The employers’ group also used its submission to highlight the current volatility in the State’s corporation tax take, with reports that just 10 firms paid 50 per cent of Ireland’s total corporate tax take last year.
The “extreme concentration” of corporate taxation in a small number of mainly multinational, firms’ means that policy issues affecting them can have serious fiscal consequences for Ireland.
As a result Ibec warned against building recent gains into current spending, a point that was also made by the Fiscal Advisory Council.
“There are no guarantees in this, and building those gains into the base of current government spending will leave the State open to fluctuations in the tax base in the future.”
Mr Brady suggested that any money above a three-year rolling average should be put into once-off investments in infrastructure or higher education.
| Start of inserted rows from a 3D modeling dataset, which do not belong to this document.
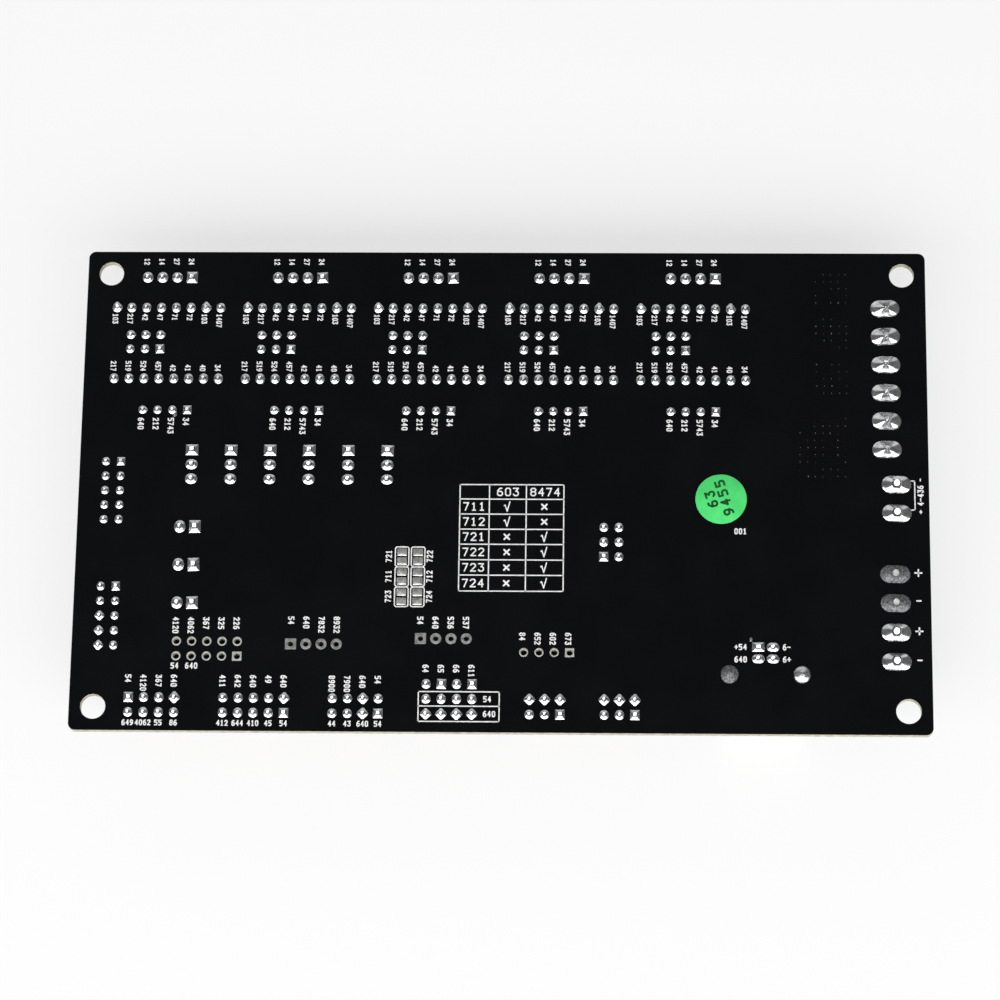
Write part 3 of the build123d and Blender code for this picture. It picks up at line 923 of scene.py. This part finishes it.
def tableRooms():
    xs, ys = table["x"], table["y"]
    return [(a + b) / 2 for a, b in zip(xs, xs[1:])], [(a + b) / 2 for a, b in zip(ys, ys[1:])]


def tableMarks():
    xs, ys = tableRooms()
    marks = []
    for row in range(len(table["rows"])):
        for side in (0, 1):
            kind = "tick" if (side, row) in table["ticks"] else "cross"
            marks += tickAndCross(xs[side + 1] - 0.1, ys[row + 1], kind)
    return marks


def jumperFrames():
    # A rounded frame round each pair of jumper pads
    width, depth, line, outerCorner, innerCorner = ink["jumperFrame"]
    thick = ink["thickness"] / 2
    outline = openFrame(
        (-width / 2, -depth / 2), (width / 2, depth / 2), line, solderFace, thick,
        lambda piece, inside: bevelUpright(piece, innerCorner if inside else outerCorner, 4),
    )
    return useUp(outline, [at(x, y) for x in barePads["jumperX"] for y in barePads["jumperY"]])


def otherNumbers():
    texts = []
    for x, numbers in ink["jumpers"]:
        for number, y in zip(numbers, barePads["jumperY"]):
            texts += writeNumber(number, x, y + 0.05, "normal", 90)
    for number in ink["single"]:
        texts += writeNumber(*number)
    xs, ys = tableRooms()
    for x, number in zip(xs[1:], table["heads"]):
        texts += writeNumber(number, x, ys[0], "table")
    for y, number in zip(ys[1:], table["rows"]):
        texts += writeNumber(number, xs[0] - 0.1, y, "table")
    return texts


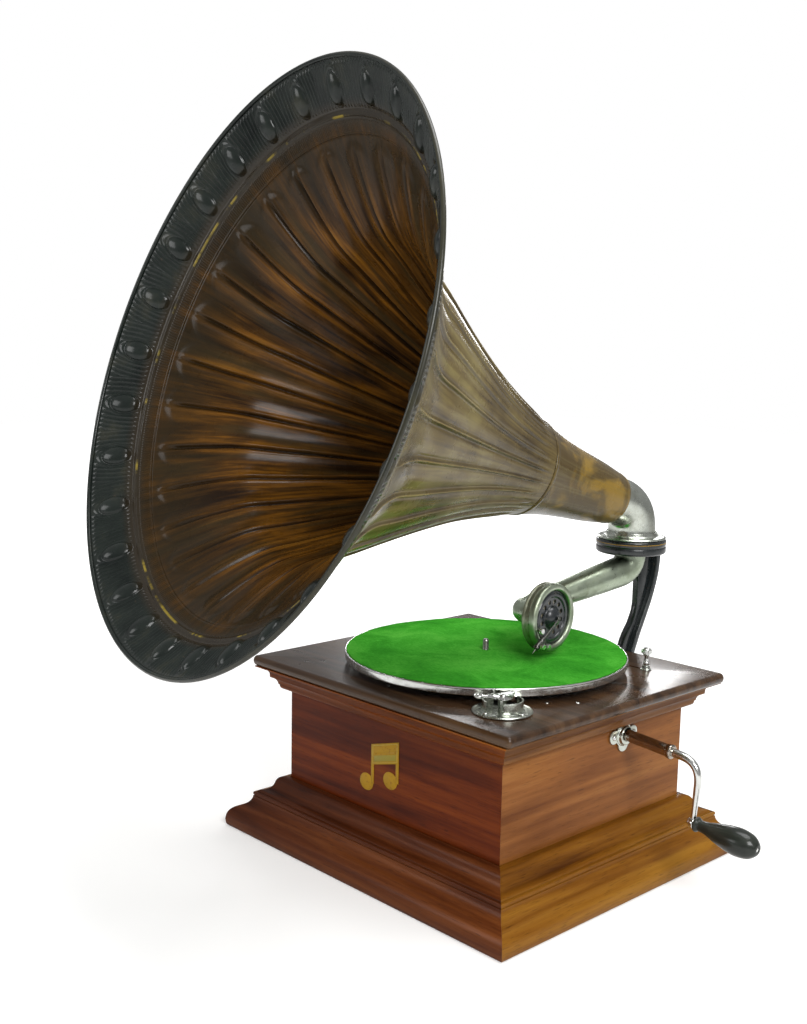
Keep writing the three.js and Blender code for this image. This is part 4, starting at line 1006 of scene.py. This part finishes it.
def horn_shell(name, stations, angles, relief, nodes=(), wired=False):
    """A pressed sheet with an inside and an outside, and the point data that its paint reads."""
    station, angle = np.meshgrid(stations, angles, indexing="ij")
    out, groove, middle = relief(station, angle)
    outer, inner = sheet_skins(stations, out)
    wire = edge_wire(stations[-1], len(angles)) if wired else []
    level, up, ahead = (np.array(direction) for direction in (HORN_LEVEL, HORN_UP, HORN_DIRECTION))
    origin = np.array(HORN_APEX + HORN_DIRECTION * HORN_START)
    spokes = np.cos(angles)[:, None] * level + np.sin(angles)[:, None] * up
    loops = [origin + s[:, None] * ahead + r[:, None] * spokes for s, r in outer + wire + inner[::-1]]
    vertices, faces = loft(loops, ring=True)
    mesh = bpy.data.meshes.new(name)
    mesh.from_pydata((vertices * MM).tolist(), [], faces)
    blank = np.zeros((len(wire), len(angles)))
    layers = {
        "station": (station, blank + stations[-1]),
        "angle": (angle, blank + angles),
        "relief": (out, blank),
        # edge: where the paint darkens: painted shade in the bell's grooves and rounded steps and round the
        # rim's bosses, and a dark line before the neck's seam
        "edge": (groove, blank),
        "middle": (middle, blank),
    }
    for key, (on_sheet, on_wire) in layers.items():
        values = np.concatenate([on_sheet, on_wire, on_sheet[::-1]]).astype(np.float32)
        mesh.attributes.new(key, "FLOAT", "POINT").data.foreach_set("value", values.ravel())
    mesh.materials.append(HORN_OUTSIDE)
    mesh.materials.append(HORN_INSIDE)
    first_inside = (len(outer) + len(wire) // 2) * len(angles)
    inside = (np.arange(len(faces)) >= first_inside).astype(np.int32)
    mesh.polygons.foreach_set("material_index", inside)
    face_outwards(mesh)
    obj = bpy.data.objects.new(name, mesh)
    bpy.context.scene.collection.objects.link(obj)
    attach(obj, "horn")
    if nodes:
        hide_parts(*nodes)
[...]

Ibec’s report noted that, despite dire predictions, Ireland had benefitted from Beps, with an increasing number of firms relocating IP assets here. However, it said the net result of the process, along with growing mobility of skilled labour, had brought increased focus from corporates on other elements of our FDI offering.
“Ireland’s broader economic and social environment is crucial to attracting FDI, with companies identifying the availability of skilled employees, the standard of living, and certainty from government as central to their decisions to locate here.
“Other comparative advantages include our EU membership, common law system, industrial relations environment and English-speaking population. It is imperative that these elements of our FDI offering are retained.”